● **STATED EXERCISE**:
Copy out the line that contains "barrel_pieces()", the line that contains "bpy.data.objects.remove(obj)", and every line between them, exactly, and nothing else.

● **SOURCE DATA**:
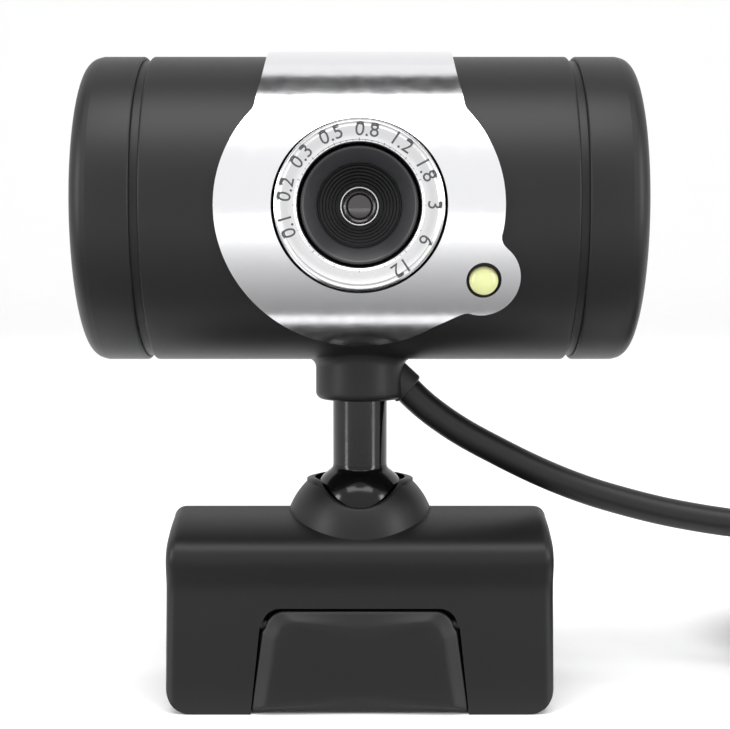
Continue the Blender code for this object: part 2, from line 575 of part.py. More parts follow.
def cord_pieces():
    """The lead from the hub to the coil, the coil with its tie, and the plug that lies beside it."""
    route = [
        Vector((0.0050, HEAD_Y, 0.0367)), Vector((0.0077, HEAD_Y, 0.0340)), Vector((0.0118, HEAD_Y, 0.0311)),
        Vector((0.0163, HEAD_Y, 0.0287)), Vector((0.0211, HEAD_Y, 0.0263)), Vector((0.0265, HEAD_Y, 0.0241)),
        Vector((0.0319, HEAD_Y, 0.0225)), Vector((0.0372, HEAD_Y, 0.0212)), Vector((0.0444, HEAD_Y, 0.0200)),
        Vector((0.0520, HEAD_Y, 0.0193)), Vector((0.0590, HEAD_Y, 0.0190)), Vector((0.0660, HEAD_Y, 0.0190)),
        Vector((COIL_CENTRE[0], HEAD_Y, 0.0190)),
    ]
    smooth = []
    for before, a, b, after in zip(route[:1] + route, route, route[1:], route[2:] + route[-1:]):
        for i in range(2):
            t = i / 2
            bend = (2 * a + (b - before) * t + (2 * before - 5 * a + 4 * b - after) * t * t)
            smooth.append((bend + (3 * a - before - 3 * b + after) * t**3) / 2)
    smooth.append(route[-1])
    tube("cord_lead", smooth, CORD_RADIUS, "rubber")
    centre = (*COIL_CENTRE, 0)
    soft = 0.0012
    coil = turned(
        "cord_coil",
        [(COIL_INNER, COIL_HEIGHT - soft), (COIL_INNER + soft, COIL_HEIGHT), (COIL_OUTER - soft, COIL_HEIGHT),
         (COIL_OUTER, COIL_HEIGHT - soft), (COIL_OUTER, soft), (COIL_OUTER - soft, 0.0),
         (COIL_INNER + soft, 0.0), (COIL_INNER, soft)],
        "rubber", centre, "Z", 48,
    )
    thick, wide = 0.0007, 0.0030
    turn = Matrix.Translation(centre) @ Matrix.Rotation(math.radians(130), 4, "Z")
    half = wide / 2 + GAP
    groove = box("tie_groove", (COIL_INNER - 0.002, -half, -0.001), (COIL_OUTER + 0.002, half, thick + GAP))
    groove.matrix_world = turn
    boolean(coil, groove)
    tie = box(
        "cord_tie",
        (COIL_INNER - GAP - thick, -wide / 2, 0.0), (COIL_OUTER + GAP + thick, wide / 2, COIL_HEIGHT + GAP + thick),
        "rubber",
    )
    hole = box("tie_hole", (COIL_INNER - GAP, -wide, thick), (COIL_OUTER + GAP, wide, COIL_HEIGHT + GAP))
    for obj in (tie, hole):
        obj.matrix_world = turn
    boolean(tie, hole)
    back = [(0.0122, 0.00175), (0.0090, 0.0018), (0.0060, 0.0023), (0.0034, 0.0033), (0.0018, 0.0039)]
    back.append((GAP, PLUG_Z))
    tube("cord_tail", [(PLUG_X - x, PLUG_Y, z) for x, z in back], CORD_RADIUS, "rubber")


def along_plug(start, end, half_width, half_height):
    """The two corners of a box on the plug's axis, from start to end along it."""
    low = (PLUG_X + start, PLUG_Y - half_width, PLUG_Z - half_height)
    high = (PLUG_X + end, PLUG_Y + half_width, PLUG_Z + half_height)
    return low, high


def plug_pieces():
    """The USB plug, lying flat beside the coil: tapered strain relief, body, metal shell and contact tongue."""
    profile = [(0, 0.0088), (0.0031, 0.0088), (0.0019, 0.0), (0, 0.0)]
    turned("plug_strain_relief", profile, "rubber", (PLUG_X, PLUG_Y, PLUG_Z), "X", 20)
    mouth = 0.0300
    body = box("plug_body", *along_plug(0.0090, mouth, 0.0078, PLUG_Z), "matte_black", 0.0012)
    boolean(body, box("plug_seat", *along_plug(mouth - 0.004, mouth + 0.01, 0.0063, 0.0026)))
    shell = box("plug_shell", *along_plug(mouth - 0.0035, mouth + 0.0118, 0.0060, 0.00225), "steel")
    boolean(shell, box("plug_mouth", *along_plug(mouth - 0.0030, mouth + 0.02, 0.0057, 0.00195)))
    low, high = along_plug(mouth - 0.0026, mouth + 0.0110, 0.0054, 0.0016)
    box("plug_contacts", low, (high[0], high[1], PLUG_Z - 0.0001), "white_nylon")


barrel_pieces()
face_plate()
lens_pieces()
electronics()
neck_pieces()
stem_pieces()
socket_pieces()
base_pieces()
clip_pieces()
cord_pieces()
plug_pieces()
bpy.context.view_layer.update()
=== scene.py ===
"""A webcam on a clip stand, dressed round its mechanical frame: moulded black shells, a plated face, a turned
focus ring, the lens, the gloss stem and ball, the clip base, and the cord with its coil and plug."""

import math

import bmesh
import bpy
import numpy as np
from mathutils import Matrix, Vector


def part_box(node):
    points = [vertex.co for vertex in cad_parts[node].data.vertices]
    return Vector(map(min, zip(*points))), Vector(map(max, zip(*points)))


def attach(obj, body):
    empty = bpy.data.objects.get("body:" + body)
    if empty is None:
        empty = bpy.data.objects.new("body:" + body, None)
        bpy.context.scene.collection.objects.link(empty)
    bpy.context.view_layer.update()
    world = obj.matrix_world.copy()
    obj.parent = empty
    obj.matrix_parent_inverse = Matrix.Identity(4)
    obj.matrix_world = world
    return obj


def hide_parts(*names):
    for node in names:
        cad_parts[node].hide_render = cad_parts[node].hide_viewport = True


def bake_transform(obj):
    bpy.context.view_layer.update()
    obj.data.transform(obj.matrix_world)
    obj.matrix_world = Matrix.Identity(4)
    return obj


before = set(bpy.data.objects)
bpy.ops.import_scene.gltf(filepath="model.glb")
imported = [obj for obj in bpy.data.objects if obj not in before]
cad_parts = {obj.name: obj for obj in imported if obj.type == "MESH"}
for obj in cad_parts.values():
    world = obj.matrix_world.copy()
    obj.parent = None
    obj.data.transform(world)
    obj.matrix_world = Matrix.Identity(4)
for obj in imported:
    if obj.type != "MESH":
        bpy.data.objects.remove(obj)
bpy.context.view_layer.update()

bl_info = {
    "name": "Webcam on a clip stand",
    "version": (1, 0, 0),
    "blender": (4, 5, 0),
    "location": "View3D > Sidebar > Webcam",
    "description": "Builds the outer surfaces and finishes of a webcam on its clip stand",
    "category": "Object",
}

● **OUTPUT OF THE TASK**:
barrel_pieces()
face_plate()
lens_pieces()
electronics()
neck_pieces()
stem_pieces()
socket_pieces()
base_pieces()
clip_pieces()
cord_pieces()
plug_pieces()
bpy.context.view_layer.update()
=== scene.py ===
"""A webcam on a clip stand, dressed round its mechanical frame: moulded black shells, a plated face, a turned
focus ring, the lens, the gloss stem and ball, the clip base, and the cord with its coil and plug."""

import math

import bmesh
import bpy
import numpy as np
from mathutils import Matrix, Vector


def part_box(node):
    points = [vertex.co for vertex in cad_parts[node].data.vertices]
    return Vector(map(min, zip(*points))), Vector(map(max, zip(*points)))


def attach(obj, body):
    empty = bpy.data.objects.get("body:" + body)
    if empty is None:
        empty = bpy.data.objects.new("body:" + body, None)
        bpy.context.scene.collection.objects.link(empty)
    bpy.context.view_layer.update()
    world = obj.matrix_world.copy()
    obj.parent = empty
    obj.matrix_parent_inverse = Matrix.Identity(4)
    obj.matrix_world = world
    return obj


def hide_parts(*names):
    for node in names:
        cad_parts[node].hide_render = cad_parts[node].hide_viewport = True


def bake_transform(obj):
    bpy.context.view_layer.update()
    obj.data.transform(obj.matrix_world)
    obj.matrix_world = Matrix.Identity(4)
    return obj


before = set(bpy.data.objects)
bpy.ops.import_scene.gltf(filepath="model.glb")
imported = [obj for obj in bpy.data.objects if obj not in before]
cad_parts = {obj.name: obj for obj in imported if obj.type == "MESH"}
for obj in cad_parts.values():
    world = obj.matrix_world.copy()
    obj.parent = None
    obj.data.transform(world)
    obj.matrix_world = Matrix.Identity(4)
for obj in imported:
    if obj.type != "MESH":
        bpy.data.objects.remove(obj)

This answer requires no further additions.